# Dataset excerpt start

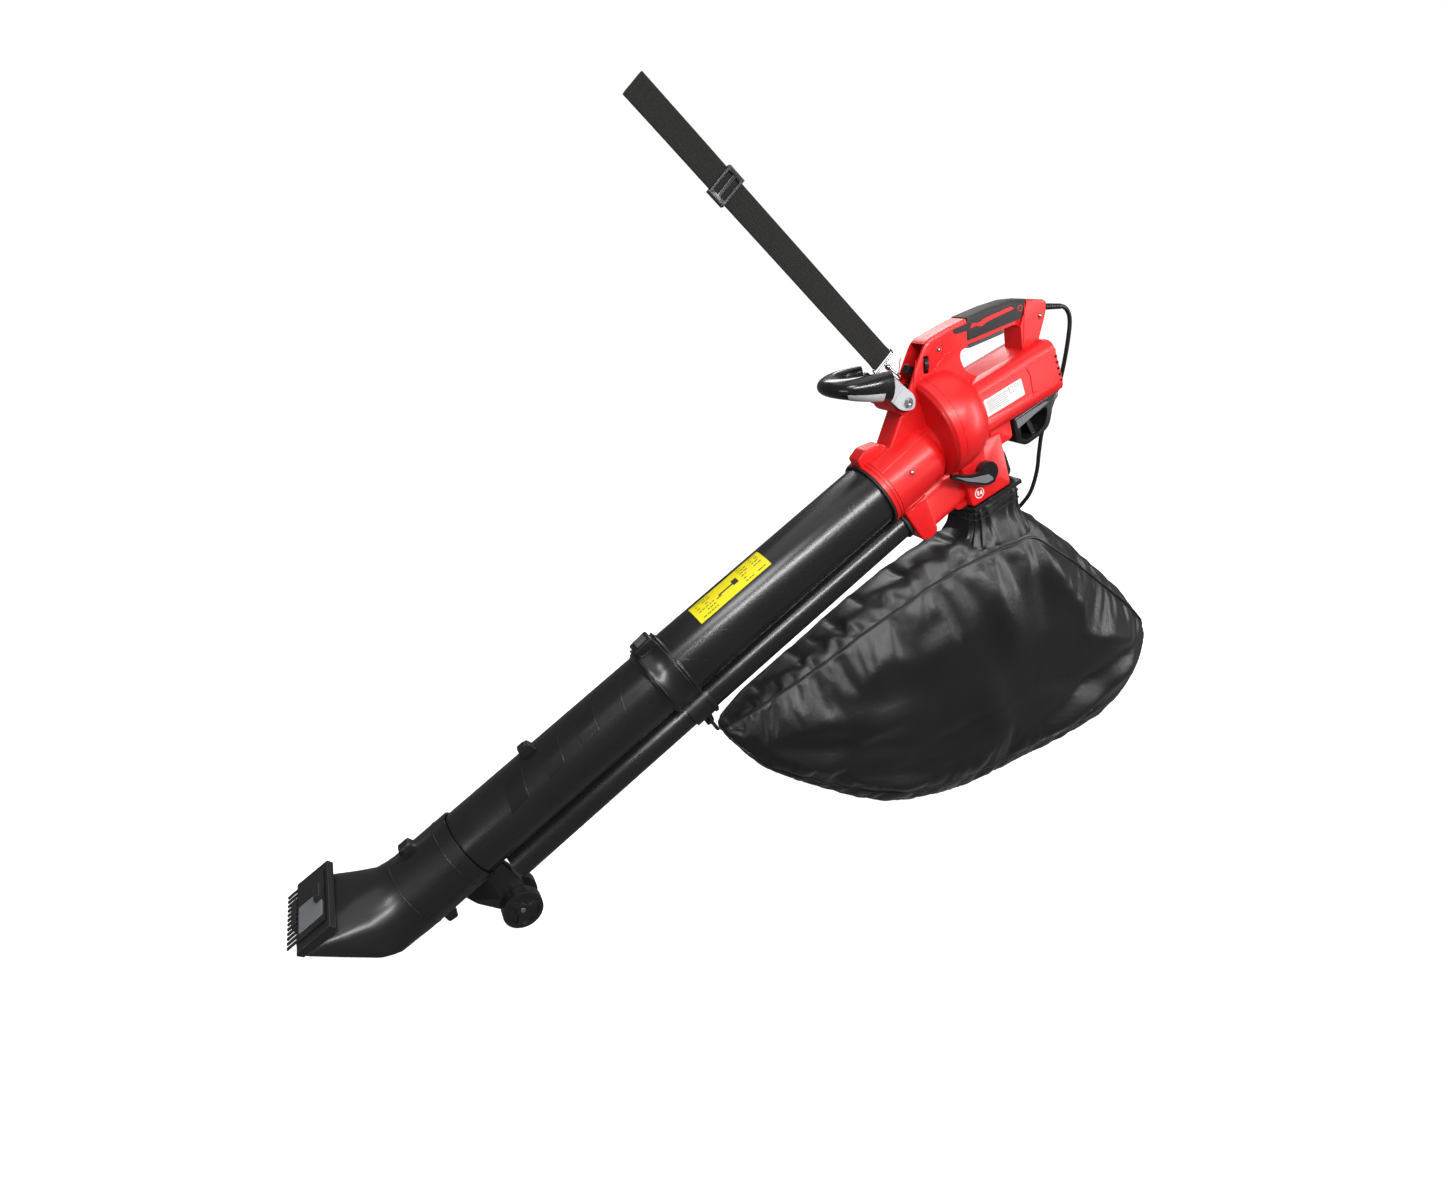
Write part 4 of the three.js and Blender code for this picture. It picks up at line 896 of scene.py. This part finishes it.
def beadWalls(beads, place):
    for sign, side in bothSides:
        for name, points, y, radius in beads:
            wallPath(f"{name}_{side}", points, sign * y, radius, place)


beadWalls(handleBeads, toolToRow)
for i, (place, r) in enumerate(((-44, 83.5), (-27, 89.8))):  # ring ribs of the fan case
    tubePiece(f"fan_case_ring_{i}", onTube(place, np.linspace(-28, 208, 140), r), 0.7,
              *dress("redPlastic"), place=motorToRow, sides=8)
beadWalls(motorBeads, motorToRow)
# toothed edge over the rear vents
for i in range(6):
    z = 26 - 11 * i
    for name, low, high in (("tooth", -49, -38), ("tooth_far", 38, 49)):
        platePiece(f"rear_{name}_{i}", [(205, z), (213, z - 1, 1), (213, z - 6, 1), (205, z - 5)],
                   low, high, *dress("redPlastic"), place=motorToRow, bevel=0.0006)

# grip: red inlay bar between the two soft fields
for sign, name in bothSides:
    platePiece(f"grip_inlay_{name}", [
        (278, 133, 1), (290, 125.5, 2), (304, 124.5, 2), (357, 110, 2), (361, 102.5, 2),
        (306, 116.5, 3), (292, 117, 3), (284, 124, 2), (272, 127, 1),
    ], *sorted((sign * 18.0, sign * 22.4)), *dress("redPlastic"), bevel=0.0008)
    platePiece(f"grip_side_field_{name}", [
        (243, 145.5, 2), (280, 135, 2), (286, 125, 2), (276, 123.5, 2), (243, 136.5, 2),
    ], *sorted((sign * 19.0, sign * 21.7)), *dress("softGrip"))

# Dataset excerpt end

> [Work to be completed] Write out the material from the first line to the last, exactly.

> [Task response]
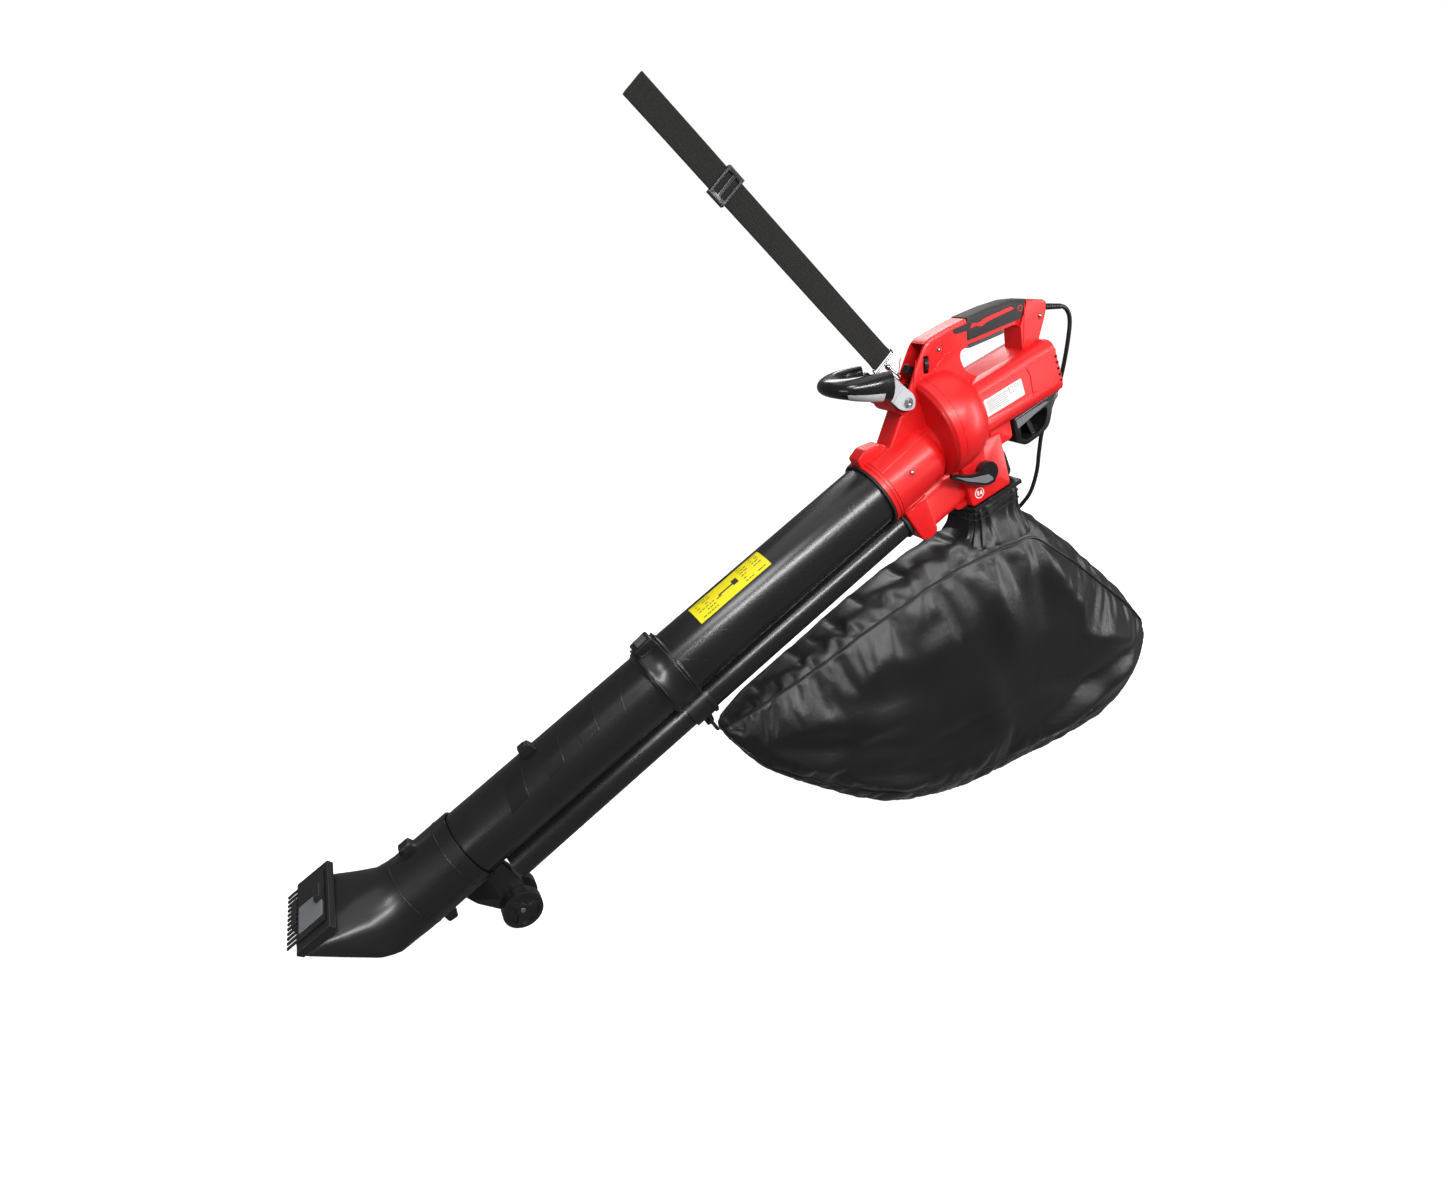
Write part 4 of the three.js and Blender code for this picture. It picks up at line 896 of scene.py. This part finishes it.
def beadWalls(beads, place):
    for sign, side in bothSides:
        for name, points, y, radius in beads:
            wallPath(f"{name}_{side}", points, sign * y, radius, place)


beadWalls(handleBeads, toolToRow)
for i, (place, r) in enumerate(((-44, 83.5), (-27, 89.8))):  # ring ribs of the fan case
    tubePiece(f"fan_case_ring_{i}", onTube(place, np.linspace(-28, 208, 140), r), 0.7,
              *dress("redPlastic"), place=motorToRow, sides=8)
beadWalls(motorBeads, motorToRow)
# toothed edge over the rear vents
for i in range(6):
    z = 26 - 11 * i
    for name, low, high in (("tooth", -49, -38), ("tooth_far", 38, 49)):
        platePiece(f"rear_{name}_{i}", [(205, z), (213, z - 1, 1), (213, z - 6, 1), (205, z - 5)],
                   low, high, *dress("redPlastic"), place=motorToRow, bevel=0.0006)

# grip: red inlay bar between the two soft fields
for sign, name in bothSides:
    platePiece(f"grip_inlay_{name}", [
        (278, 133, 1), (290, 125.5, 2), (304, 124.5, 2), (357, 110, 2), (361, 102.5, 2),
        (306, 116.5, 3), (292, 117, 3), (284, 124, 2), (272, 127, 1),
    ], *sorted((sign * 18.0, sign * 22.4)), *dress("redPlastic"), bevel=0.0008)
    platePiece(f"grip_side_field_{name}", [
        (243, 145.5, 2), (280, 135, 2), (286, 125, 2), (276, 123.5, 2), (243, 136.5, 2),
    ], *sorted((sign * 19.0, sign * 21.7)), *dress("softGrip"))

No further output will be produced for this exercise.